Mais trabalhadores chineses em África é “um mito”

por Filipa Rodrigues
Jorge Faria de Oliveira

O cofundador do Projeto China-África defende que a ideia de que há uma contratação massiva de trabalhadores chineses em projetos da China em África é “um mito que não morre”, apontando que a grande maioria dos profissionais “são contratados localmente”.

Eric Olander afirmou que “há relatórios que surgem todos anos”, focados em empresas chinesas a operar em África, que estimam que “entre 85 por cento e 95 por cento dos trabalhadores” são contratados localmente, enquanto os profissionais oriundos da China são “técnicos especializados”, disse o investigador à Lusa, à margem do seminário virtual “Relações África-China: Ganhos a curto-prazo ou objetivos a longo-prazo?”, organizado pelo Programa Africano da Chatham House.
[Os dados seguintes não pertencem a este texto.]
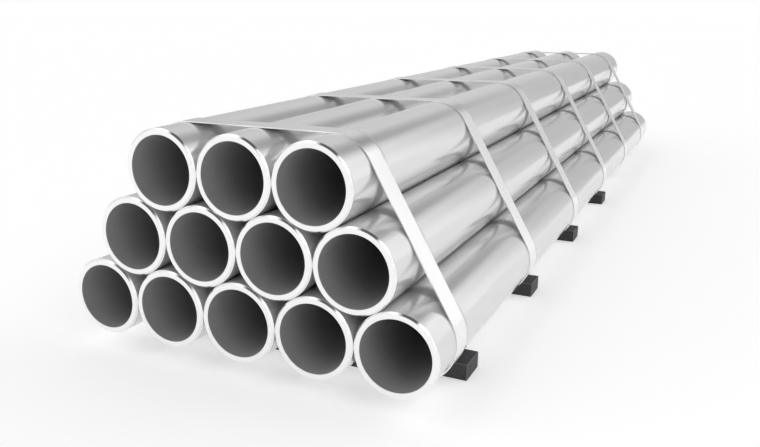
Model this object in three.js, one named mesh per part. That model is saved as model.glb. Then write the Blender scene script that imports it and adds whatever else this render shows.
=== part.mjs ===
// A stack of thick-walled stainless steel tubes. Rows of five, four and three lie each in the hollows
// of the row below, six flat steel straps bind them, and bearers across the floor carry them.
//
// Millimetres. X runs across the rows, Y along the tubes with the front ends at -Y, and Z is up from
// the floor. The origin is on the floor, under the middle of the stack.
import * as THREE from 'three';

// Tubes: seamless, cut square, with the outer edge of each end chamfered and the bore deburred.
const tubeDiameter = 219.1;
const tubeWall = 17.5;
const tubeLength = 4000;
const endChamfer = 4.8;
const boreDeburr = 1;
const rows = [
  { name: 'bottom', tubes: 5 },
  { name: 'middle', tubes: 4 },
  { name: 'top', tubes: 3 },
];

// Straps: flat bright steel strip drawn tight round the outside of the stack.
const strapWidth = 72;
const strapThickness = 3;
const strapCount = 6;
const frontEndToStrap = 151; // to the middle of the first strap
const strapSpacing = 715;

// Bearers: equal planks laid flat, one behind each strap. The first four were pushed in from the
// right, the rest from the left, so each line of them starts just inside the outer tube.
const bearerLength = 1000;
const bearerWidth = 96;
const bearerHeight = 46;
const bearerRounding = 4;
const bearersFromRight = 4;
const outerTubeToBearerEnd = 12.5;
const strapToBearer = 125;
const strapToFirstBearer = 152;

// Pieces that touch keep a hair's gap, so that each stays a solid of its own.
const touchGap = 0.3;

// Facets
const tubeFacets = 48;
const facetAngle = 360 / tubeFacets;
const bearerEdgeFacets = 2;

// Worked out from the sizes above
const tubeRadius = tubeDiameter / 2;
const boreRadius = tubeRadius - tubeWall;
const tubePitch = tubeDiameter + touchGap;
const rowRise = tubePitch * Math.sqrt(3) / 2;
const bottomAxisHeight = bearerHeight + touchGap + tubeRadius;
const frontEnd = -tubeLength / 2;

const stainlessSteel = new THREE.MeshStandardMaterial({ color: 0xd4d5d6, metalness: 1, roughness: 0.28 });
const brightStrip = new THREE.MeshStandardMaterial({ color: 0xe2e2e2, metalness: 1, roughness: 0.3 });
const recycledPlastic = new THREE.MeshStandardMaterial({ color: 0x434447, metalness: 0, roughness: 0.75 });

const stack = new THREE.Group();

function addPiece(name, geometry, material) {
  const piece = new THREE.Mesh(geometry, material);
  piece.name = name;
  stack.add(piece);
  return piece;
}

// Points on an arc from one angle to another, in degrees, one step at most `step` apart.
function arc(centreX, centreY, radius, fromAngle, toAngle, step = facetAngle) {
  const steps = Math.ceil(Math.abs(toAngle - fromAngle) / step);
  return Array.from({ length: steps + 1 }, (_, i) => {
    const angle = THREE.MathUtils.degToRad(fromAngle + (toAngle - fromAngle) * i / steps);
    return new THREE.Vector2(centreX + radius * Math.cos(angle), centreY + radius * Math.sin(angle));
  });
}

// The tube's half section, as (distance from the axis, place along it): up the outside, over the far
// end, down the bore and round the near end back to where it began.
function tubeSection() {
  const farEnd = [
    new THREE.Vector2(tubeRadius, tubeLength / 2 - endChamfer),
    new THREE.Vector2(tubeRadius - endChamfer, tubeLength / 2),
    new THREE.Vector2(boreRadius + boreDeburr, tubeLength / 2),
    new THREE.Vector2(boreRadius, tubeLength / 2 - boreDeburr),
  ];
  const nearEnd = farEnd.map((point) => new THREE.Vector2(point.x, -point.y)).reverse();
  return [...farEnd, ...nearEnd, farEnd[0].clone()];
}

// Where the axis of a tube lies, counting rows from the floor and tubes from the left.
function tubeAxis(row, index) {
  return {
    x: (index - (rows[row].tubes - 1) / 2) * tubePitch,
    z: bottomAxisHeight + row * rowRise,
  };
}

function addTubes() {
  const geometry = new THREE.LatheGeometry(tubeSection(), tubeFacets);
  rows.forEach(({ name, tubes }, row) => {
    for (let index = 0; index < tubes; index += 1) {
      const axis = tubeAxis(row, index);
      const tube = addPiece(`tube_${name}_${index + 1}`, geometry, stainlessSteel);
      tube.position.set(axis.x, 0, axis.z);
    }
  });
}

// The line that a tight loop takes round the stack at a given distance from the axes of its four
// corner tubes, which it bends round. Its sides lie at 60 degrees, against a tube of every row.
function loopRoundStack(distance) {
  const bottom = tubeAxis(0, rows[0].tubes - 1);
  const top = tubeAxis(rows.length - 1, rows[rows.length - 1].tubes - 1);
  return [
    ...arc(bottom.x, bottom.z, distance, -90, 30),
    ...arc(top.x, top.z, distance, 30, 90),
    ...arc(-top.x, top.z, distance, 90, 150),
    ...arc(-bottom.x, bottom.z, distance, 150, 270),
  ];
}

function strapMiddle(index) {
  return frontEnd + frontEndToStrap + index * strapSpacing;
}

function addStraps() {
  const insideLoop = tubeRadius + touchGap;
  const loop = new THREE.Shape(loopRoundStack(insideLoop + strapThickness));
  loop.holes.push(new THREE.Path(loopRoundStack(insideLoop).reverse()));
  const geometry = new THREE.ExtrudeGeometry(loop, { depth: strapWidth, bevelEnabled: false });
  geometry.rotateX(Math.PI / 2);
  for (let index = 0; index < strapCount; index += 1) {
    const strap = addPiece(`strap_${index + 1}`, geometry, brightStrip);
    strap.position.y = strapMiddle(index) + strapWidth / 2;
  }
}

// A plank with every edge rounded: its section across, drawn out along its length.
function bearerGeometry() {
  const x = bearerWidth / 2 - bearerRounding;
  const y = bearerHeight / 2 - bearerRounding;
  const step = 90 / bearerEdgeFacets;
  const section = new THREE.Shape([
    ...arc(x, -y, bearerRounding, -90, 0, step),
    ...arc(x, y, bearerRounding, 0, 90, step),
    ...arc(-x, y, bearerRounding, 90, 180, step),
    ...arc(-x, -y, bearerRounding, 180, 270, step),
  ]);
  const geometry = new THREE.ExtrudeGeometry(section, {
    depth: bearerLength - 2 * bearerRounding,
    bevelThickness: bearerRounding,
    bevelSize: bearerRounding / 2,
    bevelOffset: -bearerRounding / 2,
    bevelSegments: bearerEdgeFacets,
  });
  geometry.center();
  return geometry;
}

function addBearers() {
  const geometry = bearerGeometry();
  const outerTubeEdge = tubeAxis(0, rows[0].tubes - 1).x + tubeRadius;
  const sideways = outerTubeEdge - outerTubeToBearerEnd - bearerLength / 2;
  for (let index = 0; index < strapCount; index += 1) {
    const behindStrap = index === 0 ? strapToFirstBearer : strapToBearer;
    const bearer = addPiece(`bearer_${index + 1}`, geometry, recycledPlastic);
    bearer.rotation.set(Math.PI / 2, Math.PI / 2, 0);
    bearer.position.set(
      index < bearersFromRight ? sideways : -sideways,
      strapMiddle(index) + behindStrap,
      bearerHeight / 2,
    );
  }
}

addTubes();
addStraps();
addBearers();

export default stack;
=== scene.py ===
"""A stack of thick-walled stainless steel tubes, strapped together on plastic bearers.

Twelve tubes lie in rows of five, four and three. Each is dressed here with a finely turned copy of its
solid, polished outside, bright on its machined ends and matt in its pickled bore. The six straps are
flat bright steel strip and the six bearers are planks of recycled plastic.

Everything is in metres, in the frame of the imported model.
"""
import math

import bpy
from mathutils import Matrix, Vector


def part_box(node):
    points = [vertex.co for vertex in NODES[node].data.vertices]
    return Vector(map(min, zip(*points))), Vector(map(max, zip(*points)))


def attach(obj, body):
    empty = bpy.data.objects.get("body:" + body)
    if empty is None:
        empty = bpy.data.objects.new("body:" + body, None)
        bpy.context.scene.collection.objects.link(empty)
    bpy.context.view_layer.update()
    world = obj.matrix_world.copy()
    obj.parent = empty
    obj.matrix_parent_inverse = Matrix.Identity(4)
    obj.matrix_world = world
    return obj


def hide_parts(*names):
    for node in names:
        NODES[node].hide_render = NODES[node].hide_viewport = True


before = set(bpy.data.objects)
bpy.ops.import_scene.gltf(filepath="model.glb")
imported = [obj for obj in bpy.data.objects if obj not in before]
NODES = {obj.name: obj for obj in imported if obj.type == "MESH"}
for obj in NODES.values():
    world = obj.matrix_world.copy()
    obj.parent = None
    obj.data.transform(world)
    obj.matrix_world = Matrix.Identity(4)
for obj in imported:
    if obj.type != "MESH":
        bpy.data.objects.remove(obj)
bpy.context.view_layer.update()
MM = 0.001

# Tubes
END_CHAMFER = 4.8 * MM
BORE_DEBURR = 1.0 * MM
BROKEN_EDGE = 1.2 * MM  # radius to which the edges on each side of the chamfer are rounded
TUBE_SEGMENTS = 160
TUBE_EDGE_SEGMENTS = 3
OUTSIDE, CHAMFER, FACE, BORE = range(4)  # a tube's finishes, in the order of its material slots
CORNER_TUBES = ("tube_bottom_5", "tube_top_3")  # the two on the right that the straps bend round

# Straps
TOUCH_GAP = 0.1 * MM  # between a strap and the tubes
STRAP_THICKNESS = 3.2 * MM  # with the gap, this brings its outer face to where the solid's is
STRAP_EDGE_RADIUS = 0.5 * MM
STRAP_EDGE_SEGMENTS = 4
STRAP_BEND_STEP = math.radians(2.5)
STRAP_SHARP_ANGLE = 50.0

# Bearers
BEARER_ROUNDING = 2.0 * MM
BEARER_EDGE_SEGMENTS = 5
BEARER_END_SEGMENTS = 4

# Painted shade on the tubes under each strap: a dull grey band that stands in for the shade there
SHADE_BEHIND_MIDDLE = 15.0 * MM
SHADE_CORE = 12.0 * MM  # half width, where the painted shade starts to fade
SHADE_EDGE = 45.0 * MM  # half width, where it ends
SHADE_GREY = "B4B4B4"
SHADE_METALLIC = 0.15
SHADE_ROUGHNESS = 0.45

# Marks and clouds in the finishes, as how many fit in a metre. Where real ones are too fine to show,
# they are drawn as coarse as they need to be.
POLISHING_LINES = 500.0  # 2 mm apart, and about 0.1 mm on a real tube
POLISHING_CLOUDS = 3.0  # 0.3 m across, where the belt bore harder or less hard on the tube
CHAMFER_CUTS = 1100.0  # 0.9 mm apart, and about 0.2 mm on a real chamfer
FACE_CUTS = 1400.0  # 0.7 mm apart, and about 0.2 mm on a real end face
DRAWING_LINES = 160.0  # 6 mm apart, and about 1 mm in a real bore
PICKLING_CLOUDS = 24.0  # 40 mm across, as acid leaves them in a real bore
ROLLING_LINES = 500.0  # 2 mm apart, and less than 0.1 mm on a real strip
ROLLING_LINE_ENDS = 4.0  # each line is 250 mm long
ROLLING_CLOUDS = 7.0  # 140 mm across, twice the strip's width
PLASTIC_MOTTLE = 85.0  # 12 mm across, as the larger flakes are
PLASTIC_FLECKS = 260.0  # 4 mm across, as the smallest flakes are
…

“Agora é demasiado caro levar trabalhadores chineses para África. Isto era algo que acontecia no início dos anos 2000”, disse o investigador. “Os relatos são sempre ‘eu vi, eu ouvi’, mas nunca há dados concretos”, enfatizou o norte-americano.

Da mesma forma, Olander rejeitou a ideia de que a China esteja a tentar “exportar pessoas” para fora do país, o mais populoso do mundo, com mais de 1,3 mil milhões de habitantes.

“A verdade é que enquanto a África está a ter um problema com o aumento da população, o maior desafio que a China enfrenta é também demográfico, com uma redução da população. Não há jovens suficientes para suportar a população mais velha”, sublinhou.

O investigador acrescentou que a China apoiou África na construção de “infraestruturas que eram tão necessitadas” e que “os Estados Unidos e a Europa não foram capazes de o fazer ao longo de décadas em termos de financiamento e apoio”.

“Hoje em dia olhamos para a relação entre China e África em termos monetários porque foi assim que África foi posicionada na economia global ao longo de quatro ou cinco séculos”, disse.

Olander sublinhou que a atual relação entre África e China não pode ser vista da mesma forma que o ocidente olhava para o continente africano no século XX. “Não encaixa nesse paradigma”, enfatiza.

A advogada ugandesa Jacqueline Musitwa defendeu que os países africanos devem procurar negociar não apenas com a China, mas também realizar acordos bilaterais com outros atores internacionais.

“Os governos africanos, nesta altura, têm mesmo de negociar com o Clube de Paris, com a China e com credores privados, mas acredito, que por serem países africanos a sofrer com isto, terão de fazer o que for possível para ultrapassar essa barreira. Se isso significa falar com a China, tudo bem, mas tem de haver conversas paralelas com os Estados Unidos e com outros membros do G20”, defendeu a advogada, fundadora e gestora do grupo de advogados Hoja Law, que assiste clientes – como o Governo ruandês – em matérias relacionadas com o Comércio, serviços financeiros e a gestão empresarial.

Da mesma forma, a advogada considerou que o investimento chinês em África é natural e que a China “é como qualquer outro país – se há espaço, tenta entrar nesse espaço”.

“O ónus fica nesses países africanos para imporem as respetivas leis e, se não tiverem a moldura legal, devem fazer como o Ruanda.

“Esperem, gostávamos de ter esse investimento, mas não temos as leis necessárias”, apontou Jacqueline Musitwa, ao assinalar a posição de Kigali, lembrando que o Governo ruandês desenvolveu molduras legais para proteger os interesses do país.

A questão da dívida foi também um dos temas abordados no encontro virtual, sendo então destacado que essa se encontra concentrada em poucos países. 

“África não tem um problema de dívida com a China. Cerca de 10 países têm um problema de dívida com a China, o que deixa 44 países que não têm”, indicou Eric Olander, apontando Angola, Etiópia, Quénia, Djibuti e Zâmbia como os que têm “problemas de dívida graves”.

A dívida de Angola à China está estimada em, pelo menos, 2,2 mil milhões de dólares (1,862 mil milhões de euros), em grande parte com o petróleo produzido no país como colateral. Segundo Olander, “África já não é tão importante para a China economicamente”, pois diversificou os fornecedores de matérias-primas que comprava em África, como petróleo, minerais e madeira graças à Nova Rota da Seda. 

“Até 2008, 30 por cento do petróleo da China vinha de três países africanos: República do Congo, Sudão e Angola. Em 2018, menos de 20 por cento vem apenas de um único país, Angola. Atualmente, China depende mais da Rússia, Golfo Pérsico, Estados Unidos e Brasil”, vincou. O atual principal interesse da China em África, disse, é o apoio político em organizações internacionais, como a ONU, Organização Mundial da Saúde ou Organização Mundial do Comércio contra os Estados Unidos da América (EUA).